● DATA LINES
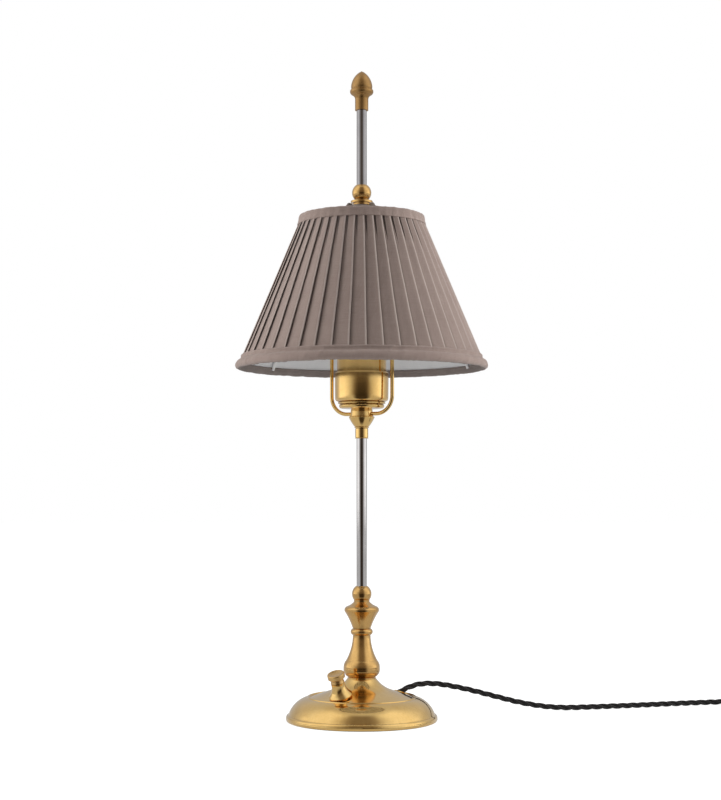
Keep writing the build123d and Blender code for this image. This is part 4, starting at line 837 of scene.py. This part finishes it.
def studio_world():
    """A pale tent: bright soft walls left and right, a dark opening round the camera, a duller ceiling."""
    world = bpy.data.worlds.new("studio")
    world.use_nodes = True
    bpy.context.scene.world = world
    tree = world.node_tree
    background = tree.nodes["Background"]
    way = add(tree, "SeparateXYZ", {"Vector": add(tree, "TexCoord").outputs["Generated"]})
    ahead = math_node(tree, "MULTIPLY", way.outputs["Y"], -1.0)
    angle = math_node(tree, "ARCTAN2", way.outputs["X"], ahead)
    half = math.pi
    turn = add(tree, "MapRange", {"Value": angle, "From Min": -half, "From Max": half}).outputs["Result"]
    level = round_ramp(tree, turn, WALLS_LOW)
    raised = round_ramp(tree, turn, WALLS_RAISED)
    over = round_ramp(tree, turn, WALLS_HIGH)
    height = way.outputs["Z"]
    lifted = step(tree, height, 0.015, 0.085)
    upward = step(tree, height, 0.26, 0.50)
    ceiling = step(tree, height, 0.86, 0.98)
    sides = add(tree, "MixRGB", {"Fac": lifted, "Color1": level, "Color2": raised}).outputs[0]
    above = add(tree, "MixRGB", {"Fac": upward, "Color1": sides, "Color2": over}).outputs[0]
    tent = add(tree, "MixRGB", {"Fac": ceiling, "Color1": above, "Color2": CEILING}).outputs[0]
    fill = add(tree, "MixRGB", {"Fac": 1.0, "Color1": tent, "Color2": (*grey(FILL_SHARE), 1)},
               blend_type="MULTIPLY").outputs[0]
    path = add(tree, "LightPath").outputs
    soft = add(tree, "MixRGB", {"Fac": path["Is Diffuse Ray"], "Color1": tent, "Color2": fill}).outputs[0]
    shown = add(tree, "MixRGB", {"Fac": path["Is Camera Ray"], "Color1": soft, "Color2": WHITE})
    tree.links.new(shown.outputs[0], background.inputs["Color"])
    background.inputs["Strength"].default_value = 1.0


def area_lamp(name, where, aim, size, power):
    """A rectangular lamp of so many watts that only lights: neither the camera nor the metal sees it."""
    data = bpy.data.lights.new(name, "AREA")
    data.shape = "RECTANGLE"
    data.size, data.size_y = size
    data.energy = power
    lamp = bpy.data.objects.new(name, data)
    lamp.location = where
    lamp.rotation_mode = "QUATERNION"
    lamp.rotation_quaternion = (Vector(aim) - Vector(where)).to_track_quat("-Z", "Y")
    lamp.visible_camera = False
    lamp.visible_glossy = False
    bpy.context.scene.collection.objects.link(lamp)


stage_floor()
studio_world()
area_lamp("softbox_left", where=(-2.3, 0.0, 0.9), aim=(0, 0, 0.3), size=(1.6, 1.8), power=44)
area_lamp("softbox_right", where=(2.3, 0.0, 0.9), aim=(0, 0, 0.3), size=(1.6, 1.8), power=47)
area_lamp("softbox_top", where=(0.2, 0.3, 2.4), aim=(0, 0, 0.2), size=(1.6, 1.2), power=9)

● REQUIRED TASK
Return all of the data word for word.

● EXPECTED ANSWER
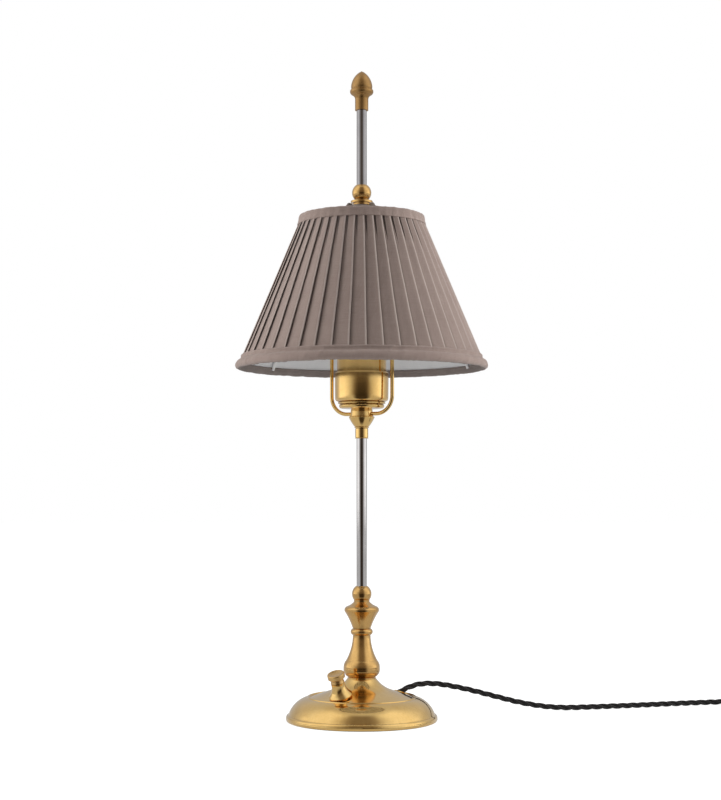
Keep writing the build123d and Blender code for this image. This is part 4, starting at line 837 of scene.py. This part finishes it.
def studio_world():
    """A pale tent: bright soft walls left and right, a dark opening round the camera, a duller ceiling."""
    world = bpy.data.worlds.new("studio")
    world.use_nodes = True
    bpy.context.scene.world = world
    tree = world.node_tree
    background = tree.nodes["Background"]
    way = add(tree, "SeparateXYZ", {"Vector": add(tree, "TexCoord").outputs["Generated"]})
    ahead = math_node(tree, "MULTIPLY", way.outputs["Y"], -1.0)
    angle = math_node(tree, "ARCTAN2", way.outputs["X"], ahead)
    half = math.pi
    turn = add(tree, "MapRange", {"Value": angle, "From Min": -half, "From Max": half}).outputs["Result"]
    level = round_ramp(tree, turn, WALLS_LOW)
    raised = round_ramp(tree, turn, WALLS_RAISED)
    over = round_ramp(tree, turn, WALLS_HIGH)
    height = way.outputs["Z"]
    lifted = step(tree, height, 0.015, 0.085)
    upward = step(tree, height, 0.26, 0.50)
    ceiling = step(tree, height, 0.86, 0.98)
    sides = add(tree, "MixRGB", {"Fac": lifted, "Color1": level, "Color2": raised}).outputs[0]
    above = add(tree, "MixRGB", {"Fac": upward, "Color1": sides, "Color2": over}).outputs[0]
    tent = add(tree, "MixRGB", {"Fac": ceiling, "Color1": above, "Color2": CEILING}).outputs[0]
    fill = add(tree, "MixRGB", {"Fac": 1.0, "Color1": tent, "Color2": (*grey(FILL_SHARE), 1)},
               blend_type="MULTIPLY").outputs[0]
    path = add(tree, "LightPath").outputs
    soft = add(tree, "MixRGB", {"Fac": path["Is Diffuse Ray"], "Color1": tent, "Color2": fill}).outputs[0]
    shown = add(tree, "MixRGB", {"Fac": path["Is Camera Ray"], "Color1": soft, "Color2": WHITE})
    tree.links.new(shown.outputs[0], background.inputs["Color"])
    background.inputs["Strength"].default_value = 1.0


def area_lamp(name, where, aim, size, power):
    """A rectangular lamp of so many watts that only lights: neither the camera nor the metal sees it."""
    data = bpy.data.lights.new(name, "AREA")
    data.shape = "RECTANGLE"
    data.size, data.size_y = size
    data.energy = power
    lamp = bpy.data.objects.new(name, data)
    lamp.location = where
    lamp.rotation_mode = "QUATERNION"
    lamp.rotation_quaternion = (Vector(aim) - Vector(where)).to_track_quat("-Z", "Y")
    lamp.visible_camera = False
    lamp.visible_glossy = False
    bpy.context.scene.collection.objects.link(lamp)


stage_floor()
studio_world()
area_lamp("softbox_left", where=(-2.3, 0.0, 0.9), aim=(0, 0, 0.3), size=(1.6, 1.8), power=44)
area_lamp("softbox_right", where=(2.3, 0.0, 0.9), aim=(0, 0, 0.3), size=(1.6, 1.8), power=47)
area_lamp("softbox_top", where=(0.2, 0.3, 2.4), aim=(0, 0, 0.2), size=(1.6, 1.2), power=9)